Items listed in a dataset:
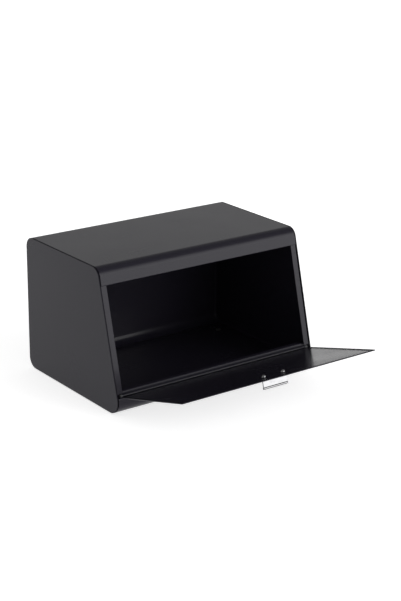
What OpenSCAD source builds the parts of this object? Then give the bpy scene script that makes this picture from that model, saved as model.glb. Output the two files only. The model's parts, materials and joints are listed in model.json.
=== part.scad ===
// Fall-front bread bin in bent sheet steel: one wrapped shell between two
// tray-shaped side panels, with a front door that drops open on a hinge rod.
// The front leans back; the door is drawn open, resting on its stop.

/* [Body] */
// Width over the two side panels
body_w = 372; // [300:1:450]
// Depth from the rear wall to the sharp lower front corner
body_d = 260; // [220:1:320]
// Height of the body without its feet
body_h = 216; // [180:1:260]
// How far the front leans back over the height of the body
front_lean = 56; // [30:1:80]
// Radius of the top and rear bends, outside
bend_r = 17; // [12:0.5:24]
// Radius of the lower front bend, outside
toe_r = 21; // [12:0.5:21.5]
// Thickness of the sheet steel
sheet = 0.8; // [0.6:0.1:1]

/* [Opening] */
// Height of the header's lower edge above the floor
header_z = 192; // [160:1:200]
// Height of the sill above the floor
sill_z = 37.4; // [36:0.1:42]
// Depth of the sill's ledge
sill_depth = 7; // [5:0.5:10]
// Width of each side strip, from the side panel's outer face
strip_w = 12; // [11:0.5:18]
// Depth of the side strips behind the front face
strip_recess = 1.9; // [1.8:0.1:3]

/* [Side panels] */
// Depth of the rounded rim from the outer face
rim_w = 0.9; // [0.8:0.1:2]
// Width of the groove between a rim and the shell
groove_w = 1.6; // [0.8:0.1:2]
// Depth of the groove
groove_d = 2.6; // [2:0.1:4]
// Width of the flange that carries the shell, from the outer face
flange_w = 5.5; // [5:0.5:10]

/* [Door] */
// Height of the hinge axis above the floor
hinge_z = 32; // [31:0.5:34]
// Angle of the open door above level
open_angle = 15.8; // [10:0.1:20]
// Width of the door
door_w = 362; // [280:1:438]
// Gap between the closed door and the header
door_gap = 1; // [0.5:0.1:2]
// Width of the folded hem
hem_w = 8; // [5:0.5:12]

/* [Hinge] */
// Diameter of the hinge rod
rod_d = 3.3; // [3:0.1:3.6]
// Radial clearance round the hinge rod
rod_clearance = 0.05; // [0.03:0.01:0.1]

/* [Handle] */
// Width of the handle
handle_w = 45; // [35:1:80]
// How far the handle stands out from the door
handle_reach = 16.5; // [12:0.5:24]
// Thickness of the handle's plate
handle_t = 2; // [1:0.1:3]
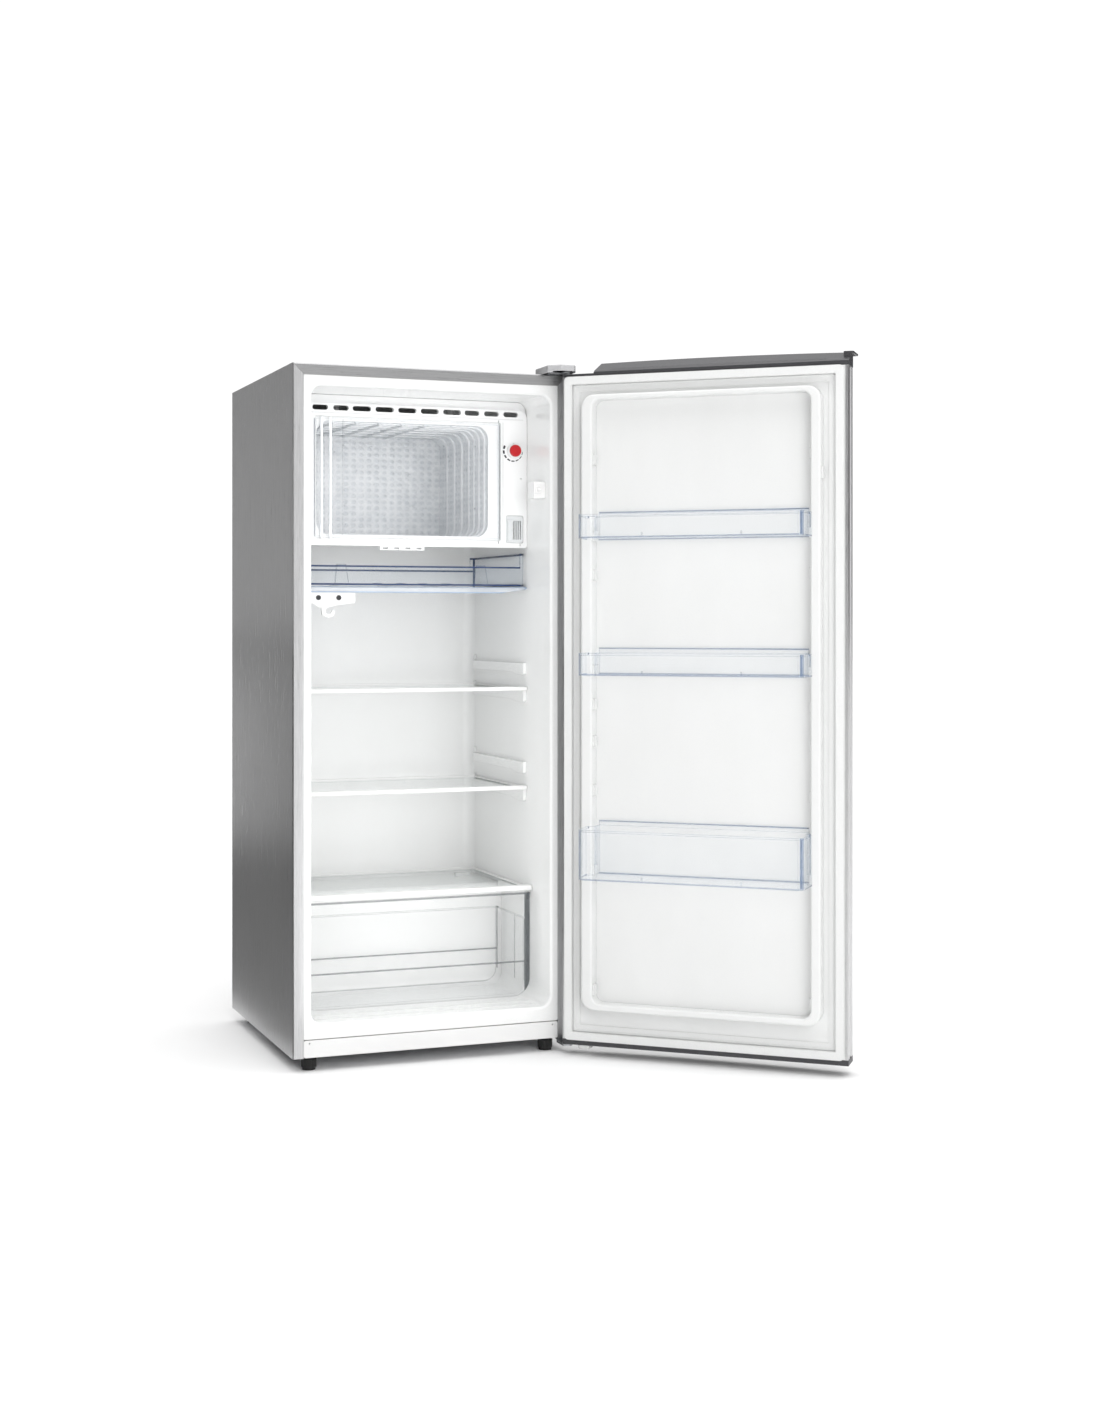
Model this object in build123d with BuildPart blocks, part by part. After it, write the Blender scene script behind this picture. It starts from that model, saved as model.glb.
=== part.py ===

-- BRIEF --
Return every line exactly.

-- ANSWER TO THIS TASK --
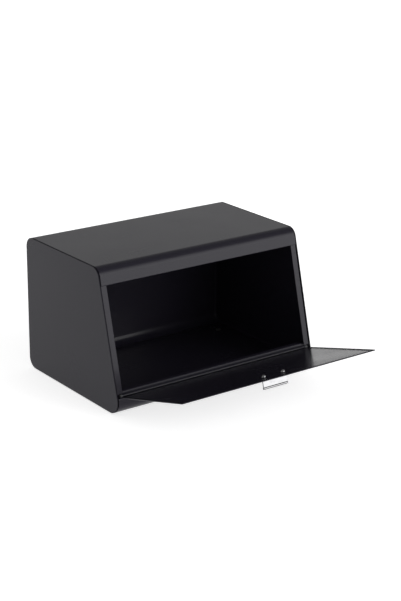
What OpenSCAD source builds the parts of this object? Then give the bpy scene script that makes this picture from that model, saved as model.glb. Output the two files only. The model's parts, materials and joints are listed in model.json.
=== part.scad ===
// Fall-front bread bin in bent sheet steel: one wrapped shell between two
// tray-shaped side panels, with a front door that drops open on a hinge rod.
// The front leans back; the door is drawn open, resting on its stop.

/* [Body] */
// Width over the two side panels
body_w = 372; // [300:1:450]
// Depth from the rear wall to the sharp lower front corner
body_d = 260; // [220:1:320]
// Height of the body without its feet
body_h = 216; // [180:1:260]
// How far the front leans back over the height of the body
front_lean = 56; // [30:1:80]
// Radius of the top and rear bends, outside
bend_r = 17; // [12:0.5:24]
// Radius of the lower front bend, outside
toe_r = 21; // [12:0.5:21.5]
// Thickness of the sheet steel
sheet = 0.8; // [0.6:0.1:1]

/* [Opening] */
// Height of the header's lower edge above the floor
header_z = 192; // [160:1:200]
// Height of the sill above the floor
sill_z = 37.4; // [36:0.1:42]
// Depth of the sill's ledge
sill_depth = 7; // [5:0.5:10]
// Width of each side strip, from the side panel's outer face
strip_w = 12; // [11:0.5:18]
// Depth of the side strips behind the front face
strip_recess = 1.9; // [1.8:0.1:3]

/* [Side panels] */
// Depth of the rounded rim from the outer face
rim_w = 0.9; // [0.8:0.1:2]
// Width of the groove between a rim and the shell
groove_w = 1.6; // [0.8:0.1:2]
// Depth of the groove
groove_d = 2.6; // [2:0.1:4]
// Width of the flange that carries the shell, from the outer face
flange_w = 5.5; // [5:0.5:10]

/* [Door] */
// Height of the hinge axis above the floor
hinge_z = 32; // [31:0.5:34]
// Angle of the open door above level
open_angle = 15.8; // [10:0.1:20]
// Width of the door
door_w = 362; // [280:1:438]
// Gap between the closed door and the header
door_gap = 1; // [0.5:0.1:2]
// Width of the folded hem
hem_w = 8; // [5:0.5:12]

/* [Hinge] */
// Diameter of the hinge rod
rod_d = 3.3; // [3:0.1:3.6]
// Radial clearance round the hinge rod
rod_clearance = 0.05; // [0.03:0.01:0.1]

/* [Handle] */
// Width of the handle
handle_w = 45; // [35:1:80]
// How far the handle stands out from the door
handle_reach = 16.5; // [12:0.5:24]
// Thickness of the handle's plate
handle_t = 2; // [1:0.1:3]
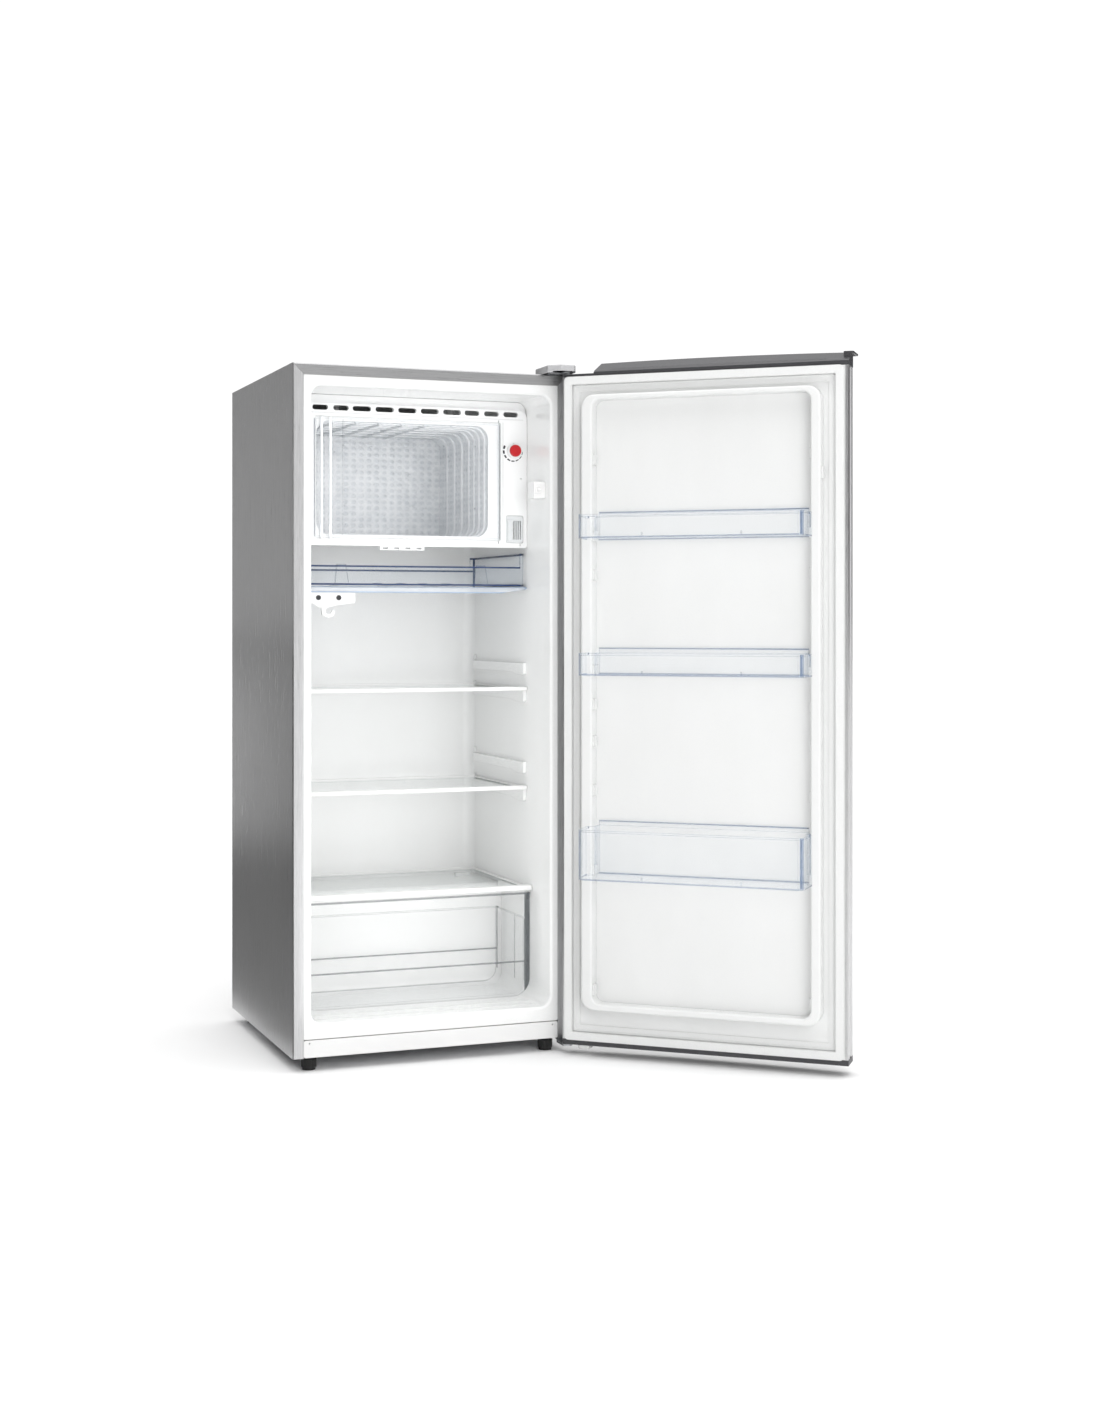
Model this object in build123d with BuildPart blocks, part by part. After it, write the Blender scene script behind this picture. It starts from that model, saved as model.glb.
=== part.py ===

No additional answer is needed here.